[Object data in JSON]

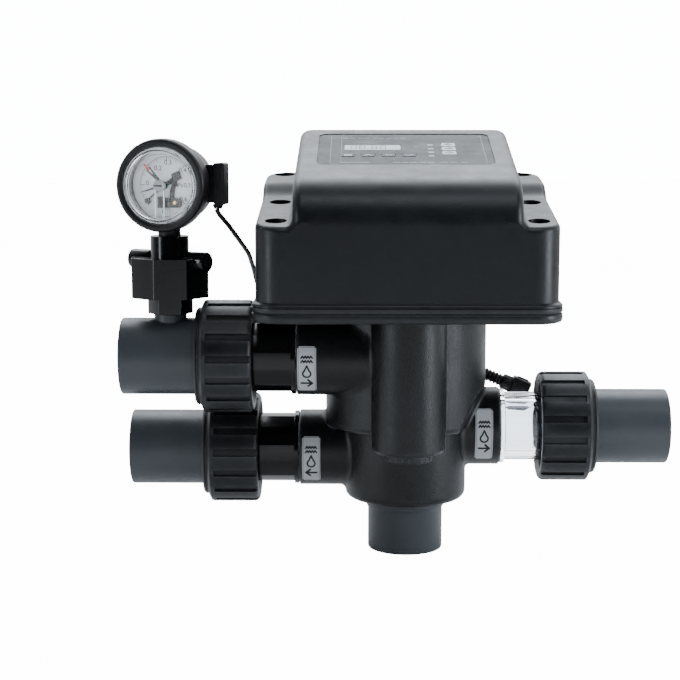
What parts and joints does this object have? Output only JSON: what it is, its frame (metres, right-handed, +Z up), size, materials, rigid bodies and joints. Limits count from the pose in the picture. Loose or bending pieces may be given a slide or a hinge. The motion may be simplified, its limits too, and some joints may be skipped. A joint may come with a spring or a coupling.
{
  "type": "automatic multiport valve",
  "caption": "Motor-driven ceramic-disc multiport filter valve with pipe unions, a sight tube, a sloping control head and a contact pressure gauge.",
  "frame": {"origin": "centre of the lower end of the grey riser socket", "axes": "+Z up the valve's axis from the riser socket to the head, -Y towards the front of the display, +X towards the drain union and its sight tube"},
  "size_m": [0.4488, 0.223, 0.3466],
  "materials": {
    "body_black": "fine-grained satin moulding",
    "head_black": "satin moulding",
    "nut_black": "satin moulding, scuffed grips",
    "gloss_black": "polished moulding",
    "grey_pvc": "semi-satin PVC",
    "clear_tube": "clear polycarbonate",
    "gauge_glass": "clear acrylic",
    "seal_rubber": "matt EPDM",
    "ceramic": "lapped ceramic",
    "white_acetal": "moulded acetal",
    "nylon_dark": "glass-filled nylon",
    "steel": "stainless",
    "bracket_metal": "mill finish",
    "magnet": "nickel plate",
    "brass": "machined",
    "board_green": "solder mask",
    "switch_black": "moulded",
    "panel_grey": "printed film",
    "lcd_grey": "screen under clear film",
    "lamp_white": "translucent light window",
    "key_grey": "matt silicone",
    "label_silver": "brushed film sticker",
    "gauge_black": "moulded rubber shell",
    "dial_white": "enamel",
    "contact_black": "phenolic moulding",
    "pointer_black": "matt enamel",
    "pointer_green": "enamel",
    "pointer_red": "enamel",
    "knob_silver": "turned and plated",
    "lead_black": "sleeved cable",
    "plug_black": "moulded connector"
  },
  "bodies": {
    "root": {"valve_body": "body_black", "column_plug": "body_black", "head_cover": "head_black", "head_tray": "head_black", "inlet_adaptor": "gloss_black", "outlet_adaptor": "gloss_black", "isolator_base": "gloss_black", "isolator_cap": "gloss_black", "riser_socket": "grey_pvc", "inlet_tail": "grey_pvc", "outlet_tail": "grey_pvc", "drain_tail": "grey_pvc", "sight_tube": "clear_tube", "gauge_window": "gauge_glass", "riser_seal": "seal_rubber", "bonnet_seal": "seal_rubber", "shaft_seal": "seal_rubber", "disc_gasket": "seal_rubber", "head_gasket": "seal_rubber", "union_seals": "seal_rubber", "isolator_diaphragm": "seal_rubber", "fixed_disc": "ceramic", "thrust_washer": "white_acetal", "bonnet_nut": "nylon_dark", "motor_screws": "steel", "cover_screws": "steel", "gearmotor": "steel", "motor_bracket": "bracket_metal", "gauge_movement": "brass", "position_board": "board_green", "control_board": "board_green", "key_switches": "switch_black", "display_panel": "panel_grey", "lcd_module": "lcd_grey", "status_lamps": "lamp_white", "port_labels": "label_silver", "gauge_case": "gauge_black", "gauge_dial": "dial_white", "contact_carrier": "contact_black", "signal_lead": "lead_black", "pigtail_lead": "lead_black", "pigtail_connector": "plug_black"},
    "rotor": {"rotor": "white_acetal", "moving_disc": "ceramic", "drive_gear": "white_acetal", "gear_screw": "steel", "position_magnets": "magnet"},
    "pinion": {"drive_pinion": "brass"},
    "inlet_nut": {"inlet_nut": "nut_black"},
    "outlet_nut": {"outlet_nut": "nut_black"},
    "drain_nut": {"drain_nut": "nut_black"},
    "isolator_nut": {"isolator_nut": "gloss_black"},
    "pressure_pointer": {"pressure_pointer": "pointer_black"},
    "low_set_pointer": {"low_set_pointer": "pointer_green"},
    "high_set_pointer": {"high_set_pointer": "pointer_red"},
    "set_knob": {"set_knob": "knob_silver"},
    "key_menu": {"key_menu": "key_grey"},
    "key_up": {"key_up": "key_grey"},
    "key_down": {"key_down": "key_grey"},
    "key_set": {"key_set": "key_grey"}
  },
  "joints": [
    {"name": "rotor_turn", "type": "hinge", "parent": "root", "child": "rotor", "pos_m": [0, 0, 0.2], "axis": [0, 0, 1], "continuous": true},
    {"name": "pinion_spin", "type": "hinge", "parent": "root", "child": "pinion", "pos_m": [0.05161, -0.03614, 0.237], "axis": [0, 0, 1], "continuous": true},
    {"name": "inlet_nut_turn", "type": "hinge", "parent": "root", "child": "inlet_nut", "pos_m": [-0.14, -0.032, 0.166], "axis": [1, 0, 0], "continuous": true},
    {"name": "outlet_nut_turn", "type": "hinge", "parent": "root", "child": "outlet_nut", "pos_m": [-0.14, 0.01, 0.0826], "axis": [1, 0, 0], "continuous": true},
    {"name": "drain_nut_turn", "type": "hinge", "parent": "root", "child": "drain_nut", "pos_m": [0.13, 0.0124, 0.1008], "axis": [1, 0, 0], "continuous": true},
    {"name": "isolator_nut_turn", "type": "hinge", "parent": "root", "child": "isolator_nut", "pos_m": [-0.1905, -0.032, 0.23], "axis": [0, 0, 1], "continuous": true},
    {"name": "pressure_turn", "type": "hinge", "parent": "root", "child": "pressure_pointer", "pos_m": [-0.1905, -0.032, 0.304], "axis": [0.225, 0.9744, 0], "range_deg": [-29, 241]},
    {"name": "low_set_turn", "type": "hinge", "parent": "root", "child": "low_set_pointer", "pos_m": [-0.1905, -0.032, 0.304], "axis": [0.225, 0.9744, 0], "range_deg": [0, 313]},
    {"name": "high_set_turn", "type": "hinge", "parent": "root", "child": "high_set_pointer", "pos_m": [-0.1905, -0.032, 0.304], "axis": [0.225, 0.9744, 0], "range_deg": [-91, 179]},
    {"name": "set_knob_turn", "type": "hinge", "parent": "root", "child": "set_knob", "pos_m": [-0.1905, -0.032, 0.304], "axis": [0.225, 0.9744, 0], "continuous": true},
    {"name": "key_menu_press", "type": "slide", "parent": "root", "child": "key_menu", "axis": [0, 0.2326, -0.9726], "range_m": [0, 0.0006], "stiffness_N_per_m": 400},
    {"name": "key_up_press", "type": "slide", "parent": "root", "child": "key_up", "axis": [0, 0.2326, -0.9726], "range_m": [0, 0.0006], "stiffness_N_per_m": 400},
    {"name": "key_down_press", "type": "slide", "parent": "root", "child": "key_down", "axis": [0, 0.2326, -0.9726], "range_m": [0, 0.0006], "stiffness_N_per_m": 400},
    {"name": "key_set_press", "type": "slide", "parent": "root", "child": "key_set", "axis": [0, 0.2326, -0.9726], "range_m": [0, 0.0006], "stiffness_N_per_m": 400}
  ],
  "couplings": [
    {"joint": "pinion_spin", "follows": "rotor_turn", "ratio": -6}
  ]
}
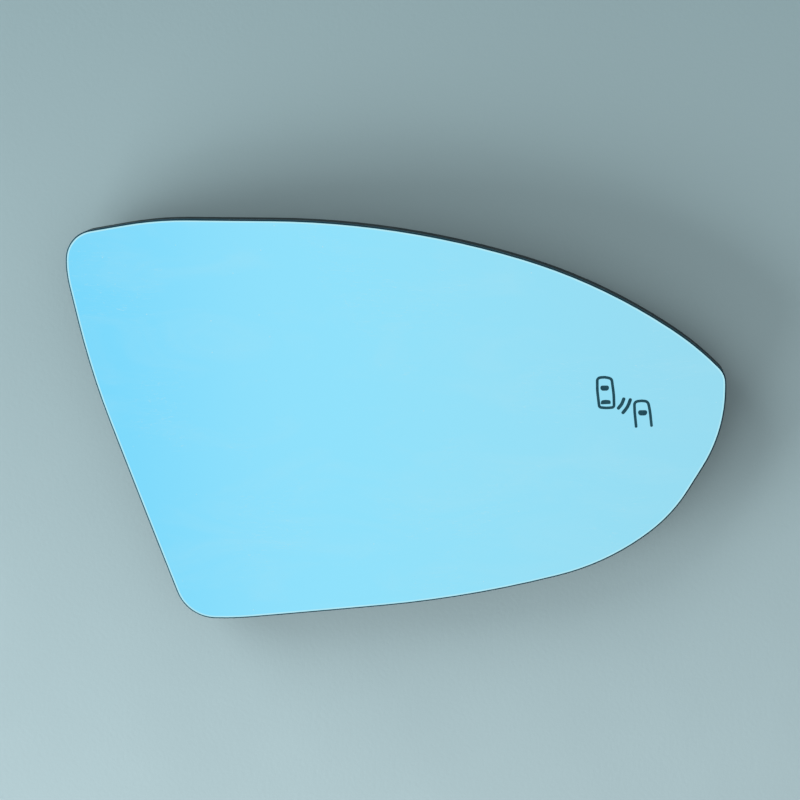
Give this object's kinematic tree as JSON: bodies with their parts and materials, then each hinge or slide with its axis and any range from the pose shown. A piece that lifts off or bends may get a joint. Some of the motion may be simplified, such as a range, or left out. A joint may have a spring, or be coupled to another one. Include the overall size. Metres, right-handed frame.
{
  "type": "heated car door mirror glass",
  "caption": "Convex blue-tinted door mirror glass with a warning pictogram, heater film and lamp on a moulded backing plate with a snap-fit clip ring.",
  "frame": {"origin": "on the axis of the clip ring, at the foot of the ring", "axes": "+Z out of the reflecting face, +X to the outer tip of the glass, +Y up on the car"},
  "size_m": [0.176, 0.1085, 0.0175],
  "materials": {
    "mirror_glass": "blue-tinted first-surface look, ground edge",
    "clear_adhesive": "clear adhesive film",
    "heater_film": "amber plastic film",
    "heater_foil": "etched foil",
    "tinned_brass": "tin-plated, slightly dull",
    "foam": "closed-cell foam",
    "plate_plastic": "moulded, fine grain",
    "diffuser_plastic": "milky",
    "lamp_plastic": "moulded, satin",
    "board": "green solder mask",
    "led_package": "white package",
    "chip": "ceramic chip",
    "gold_pin": "flash-plated",
    "screw_steel": "zinc-plated"
  },
  "bodies": {
    "root": {"mirror_glass": "mirror_glass", "bonding_film": "clear_adhesive", "heater_film": "heater_film", "heater_track": "heater_foil", "heater_terminal_1": "tinned_brass", "heater_terminal_2": "tinned_brass", "foam_pad": "foam", "backing_plate": "plate_plastic", "lamp_gasket": "foam", "lamp_diffuser": "diffuser_plastic", "lamp_housing": "lamp_plastic", "lamp_cover": "lamp_plastic", "lamp_board": "board", "lamp_led_1": "led_package", "lamp_led_2": "led_package", "lamp_resistor_1": "chip", "lamp_resistor_2": "chip", "lamp_pin_1": "gold_pin", "lamp_pin_2": "gold_pin", "lamp_screws": "screw_steel"}
  },
  "joints": []
}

(Stated goal): Tally the lines of the records holding the word "from", then give only the resulting number.

(Finished exercise): 3